• Aim
Output every line below exactly.

BEGIN Given material

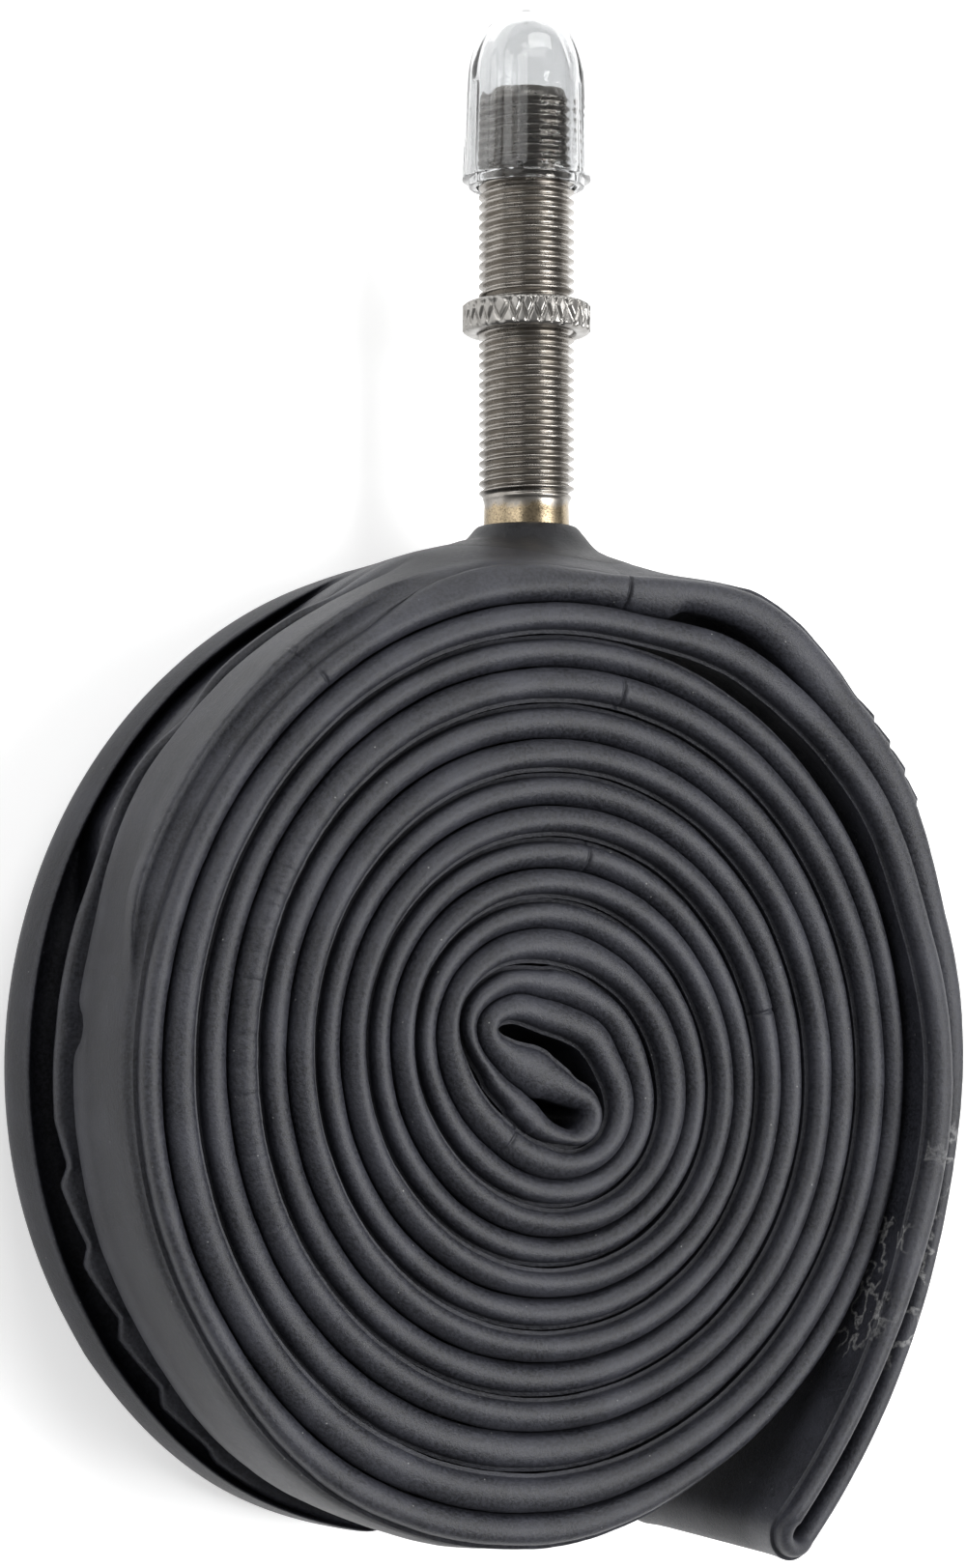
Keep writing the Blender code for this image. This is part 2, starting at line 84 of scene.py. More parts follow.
TAIL_THINS = (7.05, 7.25)
TAIL_REACH = 4.2
TAIL_HALF_STRAND = 1.0
TAIL_LOOP_OPENING = 0.75
TAIL_FORWARD_INNER = 3.0
TAIL_FORWARD_OUTER = 0.4
LAST_TURN_TIGHTER = 0.9
LAST_TURN_TIGHTENS = (6.7, 6.95)
START_THICKER = 0.2
START_THICKER_ENDS = (GROOVE_START + 0.04, 0.6)
TAIL_REACH_POWER = 2.5
TAIL_LOOP_OPENS = (GROOVE_END - 0.19, GROOVE_END - 0.02)
SLOPE_STEP = 0.004
SAG = 0.5
SAG_RANGES = ((6.42, 6.5), (6.57, 6.66))
SAG_THICKER = 0.3
LOOSE = (1.5, 0.5)
LOOSE_STARTS = (7.033, 7.083)
LOOSE_LESSENS = (7.143, 7.2)
# For the inner and the outer strand: how much thicker, and where that begins and ends.
LOOSE_THICKER = ((0.3, LOOSE_STARTS, (7.3, 7.38)), (0.4, (7.055, 7.095), (7.22, 7.3)))
BUMP_AT_DEG = 24.0
BUMP_HALF_WIDTH_DEG = 22.0
BUMP_HEIGHT = 1.0
BUMP_THICKER = 0.4
BUMP_THICKER_AT_DEG = 30.0
BUMP_THICKER_HALF_WIDTH_DEG = 50.0


def smooth_step(low, high, value):
    """0 below low, 1 above high, and a smooth rise between."""
    x = min(1.0, max(0.0, (value - low) / (high - low)))
    return x * x * (3.0 - 2.0 * x)


def smooth_steps(low, high, values):
    """The same for an array."""
    x = np.clip((values - low) / (high - low), 0.0, 1.0)
    return x * x * (3.0 - 2.0 * x)


def window(values, begins, ends):
    """1 between the two ranges, with a smooth rise over the first one and a smooth fall over the second."""
    return smooth_steps(*begins, values) * (1.0 - smooth_steps(*ends, values))


def wound_radius(turn):
    """Radius of the roll's path: a growing spiral, off centre, with an upright and a slanting oval."""
    angle = 2.0 * math.pi * turn
    start = math.exp(-turn)
    mean = 4.45 + 3.0 * turn + 0.2 * turn * turn - 5.04 * start
    drift = (0.13 - 0.29 * start) * math.cos(angle) + (0.85 - 2.57 * start) * math.sin(angle)
    upright_oval = (-0.56 + 0.3 * turn + 1.07 * start) * math.cos(2.0 * angle)
    slanting_oval = (-0.82 + 0.154 * turn - 1.95 * start) * math.sin(2.0 * angle)
    return mean + drift + upright_oval + slanting_oval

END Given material

• Answer to this task
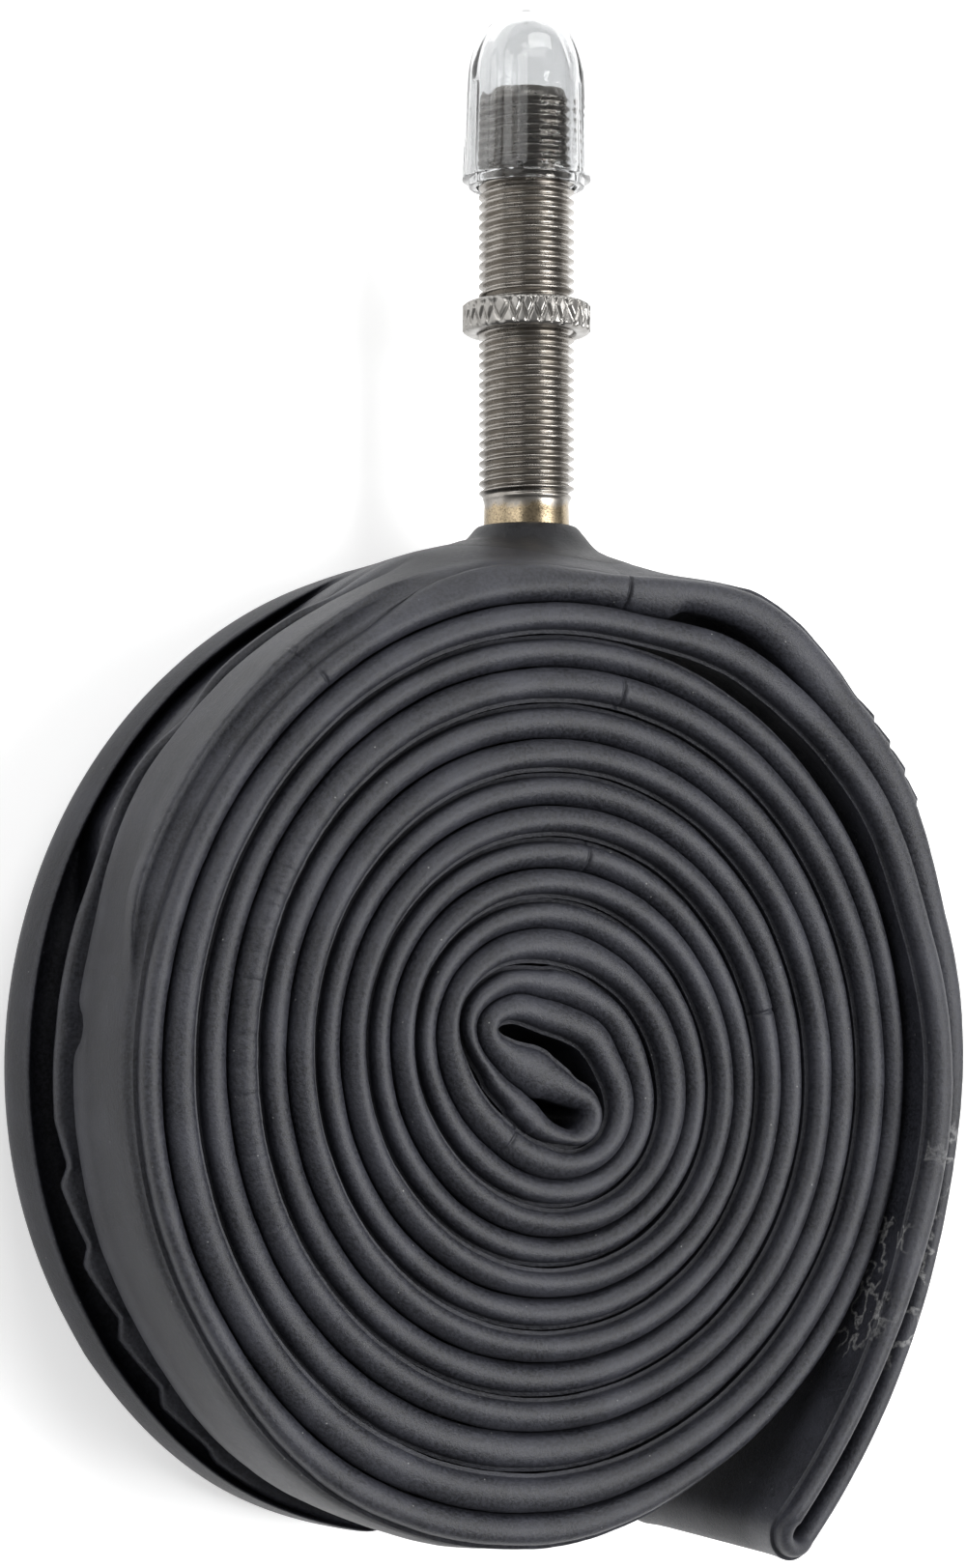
Keep writing the Blender code for this image. This is part 2, starting at line 84 of scene.py. More parts follow.
TAIL_THINS = (7.05, 7.25)
TAIL_REACH = 4.2
TAIL_HALF_STRAND = 1.0
TAIL_LOOP_OPENING = 0.75
TAIL_FORWARD_INNER = 3.0
TAIL_FORWARD_OUTER = 0.4
LAST_TURN_TIGHTER = 0.9
LAST_TURN_TIGHTENS = (6.7, 6.95)
START_THICKER = 0.2
START_THICKER_ENDS = (GROOVE_START + 0.04, 0.6)
TAIL_REACH_POWER = 2.5
TAIL_LOOP_OPENS = (GROOVE_END - 0.19, GROOVE_END - 0.02)
SLOPE_STEP = 0.004
SAG = 0.5
SAG_RANGES = ((6.42, 6.5), (6.57, 6.66))
SAG_THICKER = 0.3
LOOSE = (1.5, 0.5)
LOOSE_STARTS = (7.033, 7.083)
LOOSE_LESSENS = (7.143, 7.2)
# For the inner and the outer strand: how much thicker, and where that begins and ends.
LOOSE_THICKER = ((0.3, LOOSE_STARTS, (7.3, 7.38)), (0.4, (7.055, 7.095), (7.22, 7.3)))
BUMP_AT_DEG = 24.0
BUMP_HALF_WIDTH_DEG = 22.0
BUMP_HEIGHT = 1.0
BUMP_THICKER = 0.4
BUMP_THICKER_AT_DEG = 30.0
BUMP_THICKER_HALF_WIDTH_DEG = 50.0


def smooth_step(low, high, value):
    """0 below low, 1 above high, and a smooth rise between."""
    x = min(1.0, max(0.0, (value - low) / (high - low)))
    return x * x * (3.0 - 2.0 * x)


def smooth_steps(low, high, values):
    """The same for an array."""
    x = np.clip((values - low) / (high - low), 0.0, 1.0)
    return x * x * (3.0 - 2.0 * x)


def window(values, begins, ends):
    """1 between the two ranges, with a smooth rise over the first one and a smooth fall over the second."""
    return smooth_steps(*begins, values) * (1.0 - smooth_steps(*ends, values))


def wound_radius(turn):
    """Radius of the roll's path: a growing spiral, off centre, with an upright and a slanting oval."""
    angle = 2.0 * math.pi * turn
    start = math.exp(-turn)
    mean = 4.45 + 3.0 * turn + 0.2 * turn * turn - 5.04 * start
    drift = (0.13 - 0.29 * start) * math.cos(angle) + (0.85 - 2.57 * start) * math.sin(angle)
    upright_oval = (-0.56 + 0.3 * turn + 1.07 * start) * math.cos(2.0 * angle)
    slanting_oval = (-0.82 + 0.154 * turn - 1.95 * start) * math.sin(2.0 * angle)
    return mean + drift + upright_oval + slanting_oval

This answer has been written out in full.